Bus riders lost 90 minutes to delays, Harbor Island freight trucks idled in a lineup back to Interstate 5, and commuting motorists found extra congestion on their everyday detour routes, after the lower West Seattle swing bridge malfunctioned Wednesday morning.

Bridge crews solved the immediate problem and completed test openings, and spokesperson Mariam Ali said, “the bridge is currently fully operational” at 10:57 a.m., about 2½ hours after the closure began.

SDOT found that an electronic sensor delivered an error message to a computer that controls bridge movements, she said in an update late Wednesday afternoon.

The low bridge, built in 1992, uses an unorthodox swing design, where two spans pivot on huge hydraulically operated cylinders that move within precise tolerances. In recent years there also have been occasional malfunctions of conventional parts, including the roadway gates.

When the low bridge closed, that left zero bridges directly off the West Seattle peninsula where about 100,000 people live. The seven-lane high-rise bridge closed March 23, 2020, because of runaway structural cracks, and it is supposed to reopen in summer 2022 after repairs, although SDOT has yet to announce a date.

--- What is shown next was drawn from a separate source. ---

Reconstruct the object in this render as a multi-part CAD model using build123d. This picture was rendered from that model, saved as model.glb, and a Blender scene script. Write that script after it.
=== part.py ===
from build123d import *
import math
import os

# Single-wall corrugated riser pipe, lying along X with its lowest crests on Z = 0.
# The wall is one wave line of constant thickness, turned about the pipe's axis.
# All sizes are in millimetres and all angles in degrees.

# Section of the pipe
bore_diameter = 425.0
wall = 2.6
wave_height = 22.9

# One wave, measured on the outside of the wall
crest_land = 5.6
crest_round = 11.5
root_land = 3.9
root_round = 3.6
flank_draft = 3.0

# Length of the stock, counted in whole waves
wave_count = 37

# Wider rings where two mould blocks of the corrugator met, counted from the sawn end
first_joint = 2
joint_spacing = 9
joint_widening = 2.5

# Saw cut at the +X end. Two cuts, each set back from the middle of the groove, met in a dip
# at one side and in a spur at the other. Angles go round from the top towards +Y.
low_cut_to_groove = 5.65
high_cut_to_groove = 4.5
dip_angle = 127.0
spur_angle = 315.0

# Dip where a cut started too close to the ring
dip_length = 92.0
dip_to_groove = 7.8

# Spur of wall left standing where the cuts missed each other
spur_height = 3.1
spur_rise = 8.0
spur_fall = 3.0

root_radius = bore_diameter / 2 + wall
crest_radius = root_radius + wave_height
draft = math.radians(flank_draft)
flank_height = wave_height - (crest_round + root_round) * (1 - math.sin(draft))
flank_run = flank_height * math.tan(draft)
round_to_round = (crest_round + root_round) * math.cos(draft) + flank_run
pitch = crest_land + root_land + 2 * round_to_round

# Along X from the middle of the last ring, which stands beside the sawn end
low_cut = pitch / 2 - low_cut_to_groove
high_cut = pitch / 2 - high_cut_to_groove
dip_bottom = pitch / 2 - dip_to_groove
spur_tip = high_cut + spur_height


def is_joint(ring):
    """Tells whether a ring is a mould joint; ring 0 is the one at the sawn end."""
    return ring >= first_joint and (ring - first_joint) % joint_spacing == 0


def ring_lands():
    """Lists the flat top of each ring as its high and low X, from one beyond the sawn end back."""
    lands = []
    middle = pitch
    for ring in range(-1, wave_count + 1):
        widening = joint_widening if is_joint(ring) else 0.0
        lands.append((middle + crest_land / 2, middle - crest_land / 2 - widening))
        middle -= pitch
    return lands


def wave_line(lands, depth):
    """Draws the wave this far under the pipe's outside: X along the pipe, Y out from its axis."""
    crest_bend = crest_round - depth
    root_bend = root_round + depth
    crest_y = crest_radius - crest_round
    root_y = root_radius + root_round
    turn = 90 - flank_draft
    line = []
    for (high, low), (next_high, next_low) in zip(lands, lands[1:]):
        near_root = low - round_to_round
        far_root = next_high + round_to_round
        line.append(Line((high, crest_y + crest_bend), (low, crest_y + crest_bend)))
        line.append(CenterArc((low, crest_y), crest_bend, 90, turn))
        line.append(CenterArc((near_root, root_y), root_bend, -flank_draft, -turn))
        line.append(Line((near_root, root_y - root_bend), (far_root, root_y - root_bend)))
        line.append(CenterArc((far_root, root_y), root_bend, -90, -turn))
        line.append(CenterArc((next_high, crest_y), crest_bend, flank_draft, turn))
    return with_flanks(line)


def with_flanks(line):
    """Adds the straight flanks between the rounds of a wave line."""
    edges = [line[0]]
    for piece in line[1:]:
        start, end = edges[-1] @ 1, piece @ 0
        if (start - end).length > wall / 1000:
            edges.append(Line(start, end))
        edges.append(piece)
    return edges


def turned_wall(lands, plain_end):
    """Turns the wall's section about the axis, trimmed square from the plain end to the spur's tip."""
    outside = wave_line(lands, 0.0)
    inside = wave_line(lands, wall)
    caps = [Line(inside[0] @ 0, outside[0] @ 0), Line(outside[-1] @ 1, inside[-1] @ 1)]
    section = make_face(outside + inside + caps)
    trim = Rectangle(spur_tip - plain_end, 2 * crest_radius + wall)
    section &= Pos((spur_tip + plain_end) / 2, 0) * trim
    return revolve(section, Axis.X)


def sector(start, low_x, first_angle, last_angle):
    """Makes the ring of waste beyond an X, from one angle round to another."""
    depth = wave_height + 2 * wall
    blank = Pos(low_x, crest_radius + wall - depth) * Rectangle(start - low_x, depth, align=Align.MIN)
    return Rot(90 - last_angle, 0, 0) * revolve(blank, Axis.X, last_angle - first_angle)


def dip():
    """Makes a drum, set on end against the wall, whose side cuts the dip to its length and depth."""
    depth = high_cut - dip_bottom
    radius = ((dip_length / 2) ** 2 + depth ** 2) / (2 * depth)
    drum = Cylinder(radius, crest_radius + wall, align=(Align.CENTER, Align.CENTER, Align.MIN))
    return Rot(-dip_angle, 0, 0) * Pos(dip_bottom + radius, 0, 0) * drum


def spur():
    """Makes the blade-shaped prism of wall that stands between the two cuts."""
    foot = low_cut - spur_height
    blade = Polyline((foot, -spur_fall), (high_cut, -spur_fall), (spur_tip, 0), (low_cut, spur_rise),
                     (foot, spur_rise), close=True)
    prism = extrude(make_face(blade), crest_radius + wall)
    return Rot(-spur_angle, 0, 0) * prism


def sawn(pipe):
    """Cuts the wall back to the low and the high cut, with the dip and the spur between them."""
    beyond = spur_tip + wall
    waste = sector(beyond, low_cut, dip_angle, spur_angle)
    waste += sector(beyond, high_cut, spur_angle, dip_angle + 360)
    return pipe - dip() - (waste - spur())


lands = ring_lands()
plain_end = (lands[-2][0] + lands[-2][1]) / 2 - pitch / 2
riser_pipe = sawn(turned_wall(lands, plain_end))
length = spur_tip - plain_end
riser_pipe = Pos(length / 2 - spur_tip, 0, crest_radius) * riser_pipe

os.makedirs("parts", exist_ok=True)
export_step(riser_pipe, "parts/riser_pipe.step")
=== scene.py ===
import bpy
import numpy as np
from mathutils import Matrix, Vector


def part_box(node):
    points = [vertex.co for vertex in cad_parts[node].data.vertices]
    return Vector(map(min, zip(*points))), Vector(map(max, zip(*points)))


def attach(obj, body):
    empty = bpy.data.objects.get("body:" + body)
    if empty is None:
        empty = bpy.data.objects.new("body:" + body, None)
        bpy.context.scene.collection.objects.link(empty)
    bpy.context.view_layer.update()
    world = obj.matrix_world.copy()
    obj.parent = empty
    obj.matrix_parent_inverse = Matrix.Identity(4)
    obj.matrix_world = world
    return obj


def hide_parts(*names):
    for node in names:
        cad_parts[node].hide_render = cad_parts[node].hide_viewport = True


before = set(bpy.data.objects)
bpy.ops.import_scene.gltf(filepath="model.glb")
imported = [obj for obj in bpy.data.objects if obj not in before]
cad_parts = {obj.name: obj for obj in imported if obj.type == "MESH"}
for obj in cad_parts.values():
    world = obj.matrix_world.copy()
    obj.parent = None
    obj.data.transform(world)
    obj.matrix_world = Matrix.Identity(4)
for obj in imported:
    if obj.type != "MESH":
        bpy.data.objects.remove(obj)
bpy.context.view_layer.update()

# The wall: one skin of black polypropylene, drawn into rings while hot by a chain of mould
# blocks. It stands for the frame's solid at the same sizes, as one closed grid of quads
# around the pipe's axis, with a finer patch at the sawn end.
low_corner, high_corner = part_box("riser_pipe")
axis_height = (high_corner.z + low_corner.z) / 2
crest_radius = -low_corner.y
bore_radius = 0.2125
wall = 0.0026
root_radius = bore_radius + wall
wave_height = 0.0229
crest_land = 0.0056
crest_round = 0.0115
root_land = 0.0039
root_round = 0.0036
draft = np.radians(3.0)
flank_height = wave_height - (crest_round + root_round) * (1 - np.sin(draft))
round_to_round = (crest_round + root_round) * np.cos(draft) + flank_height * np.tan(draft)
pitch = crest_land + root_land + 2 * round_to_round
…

General traffic already was diverted down West Marginal Way Southwest, toward the South Park neighborhood and the First Avenue South drawbridge — a six-mile detour for anyone driving downtown.

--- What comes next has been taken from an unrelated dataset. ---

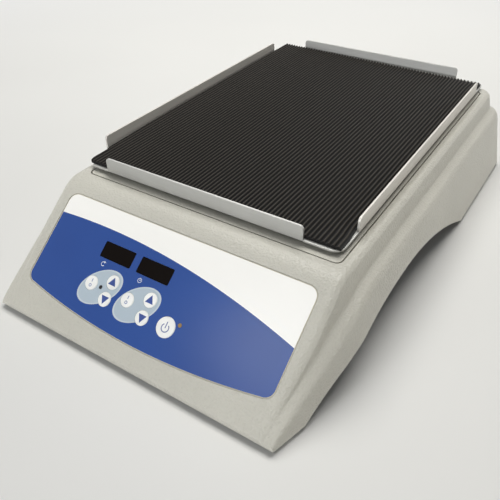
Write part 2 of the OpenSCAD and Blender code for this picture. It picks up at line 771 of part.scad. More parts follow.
module counterweight_screws() {
    color([0.6, 0.6, 0.6])
    translate([0, drive_y, 0]) rotate(rest_deg + 180) for (a = [-35, 35]) rotate(a)
        translate([cw_screw_r, 0, 0]) screw(m4_r, 3.3, 1.1, web_z + web_t + cw_t - 1.2, cw_t + 2.5);
}
arm_top = crank_z + 9;
module idler_crank() {
    color([0.66, 0.67, 0.68])
    difference() {
        union() {
            translate([0, 0, crank_z]) cylinder(r = 10, h = arm_top - crank_z);
            at_orbit() translate([0, 0, crank_z]) cylinder(r = 8, h = arm_top - crank_z);
            rotate(rest_deg + 180) translate([0, 0, crank_z]) linear_extrude(arm_top - crank_z)
                polygon(concat([[0, -10]], arc([0, 0], 18, -55, 55, 12), [[0, 10]]));
        }
        translate([0, 0, crank_z - cut]) cylinder(r = shaft_r + press_gap, h = crank_seat + cut);
        at_orbit() translate([0, 0, pin_z]) cylinder(r = shaft_r + press_gap, h = 20);
    }
}
module idler(x) {
    translate([x * idler_x, idler_y, 0]) children();
}
module idler_a_inner_rings() {
    idler(-1) crank_rings();
}
module idler_a_shaft() {
    idler(-1) shaft();
}
module idler_a_crank() {
    idler(-1) idler_crank();
}
module idler_a_pin() {
    idler(-1) crank_pin(pin_z, arm_top);
}
module idler_b_inner_rings() {
    idler(1) crank_rings();
}
module idler_b_shaft() {
    idler(1) shaft();
}
module idler_b_crank() {
    idler(1) idler_crank();
}
module idler_b_pin() {
    idler(1) crank_pin(pin_z, arm_top);
}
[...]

Wednesday morning’s glitch gave bus riders a taste of that misery, when King County Metro dispatchers sent busy routes C, 120 and others toward that distant bridge instead of the Spokane Street swing bridge.

For instance, a Route C bus with 50 passengers left a stop near the West Seattle Golf Course around 8:25 a.m. and didn’t reach Sodo until 9:50 a.m., even though Metro drivers bypassed a general-traffic lineup and snaked into the queue farther ahead, in the spirit of Washington state’s “yield to buses” law.

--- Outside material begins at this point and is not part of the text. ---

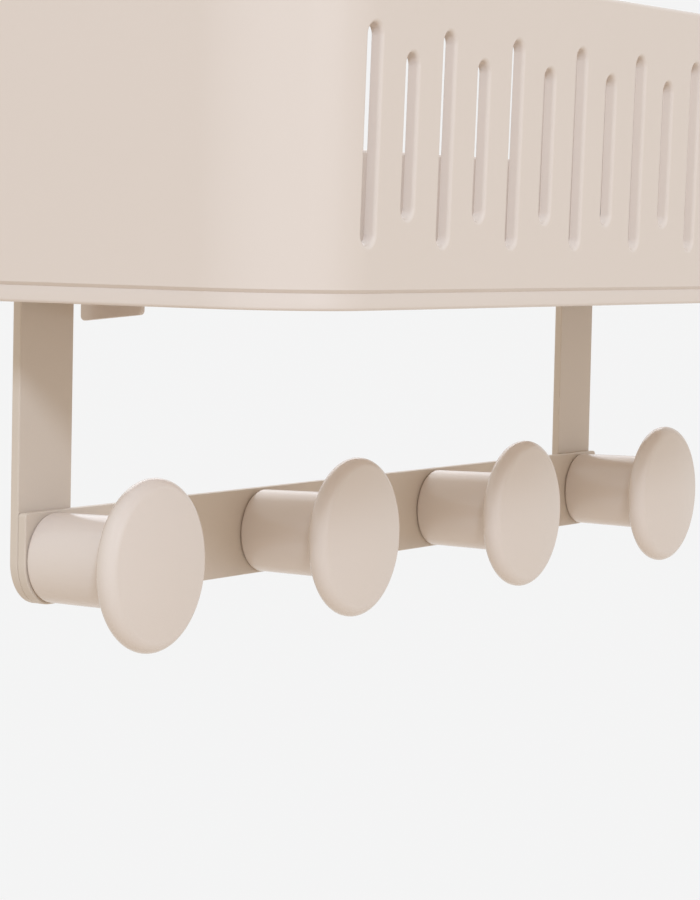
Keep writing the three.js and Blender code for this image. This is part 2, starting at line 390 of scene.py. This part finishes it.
def turned(name, profile, sides, x, start, z):
    """A turned piece on a level axis. The profile gives radius and distance from Y = start.

    The distance grows towards the room. The points of a ring on the axis are welded to one.
    """
    outlines = [upright(circle(x, z, max(radius, AXIS_RADIUS), sides), start - distance)
                for radius, distance in profile]
    return Skin().through(outlines).piece(name)


# Finishes

# The colour sockets of a Mix node, which share their names with its other sockets

MIX_COLOUR_INPUTS = (6, 7)
MIX_COLOUR_OUTPUT = 2

# The curve between a written colour and light: a straight part up to a knee, then a power

WRITTEN_TOP = 255
KNEE_SHARE = 0.04045
STRAIGHT_SLOPE = 12.92
CURVE_OFFSET = 0.055
CURVE_POWER = 2.4


class Value:
    """A socket of a shader, so that shader maths can be written as an expression."""

    def __init__(self, shading, socket):
        self.shading = shading
        self.socket = socket

    def _maths(self, operation, other):
        return self.shading.node("ShaderNodeMath", {"operation": operation}, {0: self, 1: other})

    def __add__(self, other):
        return self._maths("ADD", other)

    __radd__ = __add__

    def __mul__(self, other):
        return self._maths("MULTIPLY", other)

    __rmul__ = __mul__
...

Since the high-rise bridge closure, the low swing bridge has been restricted to buses, trucks, emergency vehicles, and a limited number of permitted business and maritime workers. Wednesday’s glitch caused those users to overflow into the longer detour and increase crowds on Marginal.

Such problems undermine an SDOT strategy, expressed this past week on postcards, to “Flip Your Trip” by taking transit. However, the West Seattle Water Taxi worked smoothly as an alternative Wednesday. In hopes of lowering car volumes, SDOT encourages travelers who either live or work in certain neighborhoods, including West Seattle, to claim a $25 credit online at seattletraffic.org/flipyourtrip to use toward transit, van pools, or rental scooters.

Traffic entering West Seattle was also bottlenecked, and drivers waited more than a mile on the West Marginal detour route. Trucks and cars stopped south of the Duwamish Longhouse before crawling into the five-way Chelan Avenue Southwest intersection.


The Spokane Street Bridge has occasionally malfunctioned in the two years of the main West Seattle Bridge closure.

Engineers at SDOT, for years, have called for various upgrades to the bridge that are finally funded and scheduled during 2022.

These include carbon-fiber wrapping of cracks in the concrete girders; a new power control system; and rewiring of communications cables between the control tower and the low bridge.